● STATED EXERCISE
Reproduce, please, only the lines from the first line below to the line containing "from math import", inclusive.

==========

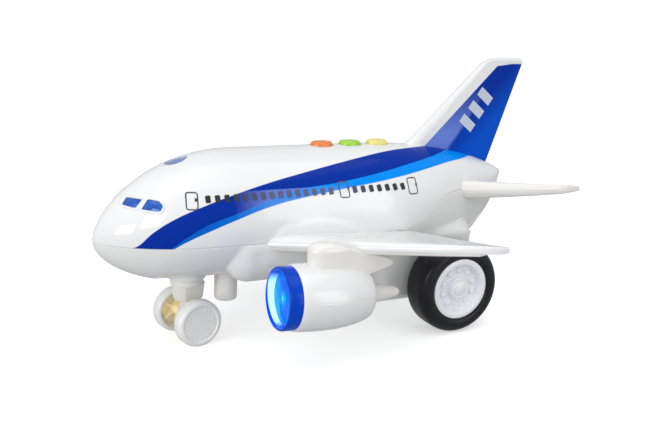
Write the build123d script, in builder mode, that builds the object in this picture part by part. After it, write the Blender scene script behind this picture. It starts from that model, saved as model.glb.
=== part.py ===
from build123d import *
import os
from math import atan2, cos, degrees, pi, radians, sin, sqrt

# Toy airliner with a friction motor, sound buttons and lit engines.
# +X is the nose, +Y the left wing, +Z up. The floor is Z = 0 and the origin is
# under the middle of the overall length. A station s is a distance back from the
# nose tip, so x = LENGTH / 2 - s.

# ---- overall sizes (millimetres) -------------------------------------------------
LENGTH = 238.0              # nose tip to the fin's upper rear corner
HEIGHT = 138.6              # floor to the top of the fin
HALF_SPAN = 100.0           # centre plane to a wing tip
CABIN_HALF_WIDTH = 29.3
CABIN_TOP = 93.6
BELLY = 30.2
NOSE_TIP_Z = 53.0
CABIN_WAIST_Z = 61.8        # height where the cabin is widest
SEAM_Z = 52.8               # joint between the upper and the lower shell
NOSE_SIDE_RUN = 56.0        # stations over which the nose reaches its full width,
NOSE_TOP_RUN = 66.0         # full height above
NOSE_BELLY_RUN = 50.0       # and full depth below
TAIL_TIP_S = 228.0          # station of the tail cone's end
TAIL_TIP_Z = 74.6
TAIL_START_S = 132.0        # station where the cabin starts to narrow
NOSE_BLUNT = 0.15           # the nose tip is cut flat at this station's width
WALL = 2.0                  # moulded shell wall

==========

● OUTPUT OF THE TASK
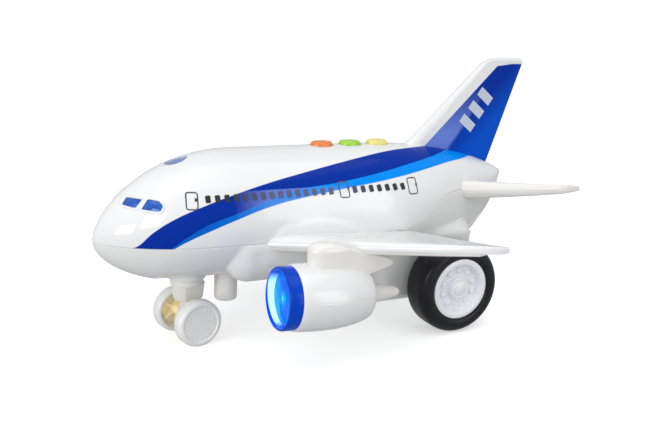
Write the build123d script, in builder mode, that builds the object in this picture part by part. After it, write the Blender scene script behind this picture. It starts from that model, saved as model.glb.
=== part.py ===
from build123d import *
import os
from math import atan2, cos, degrees, pi, radians, sin, sqrt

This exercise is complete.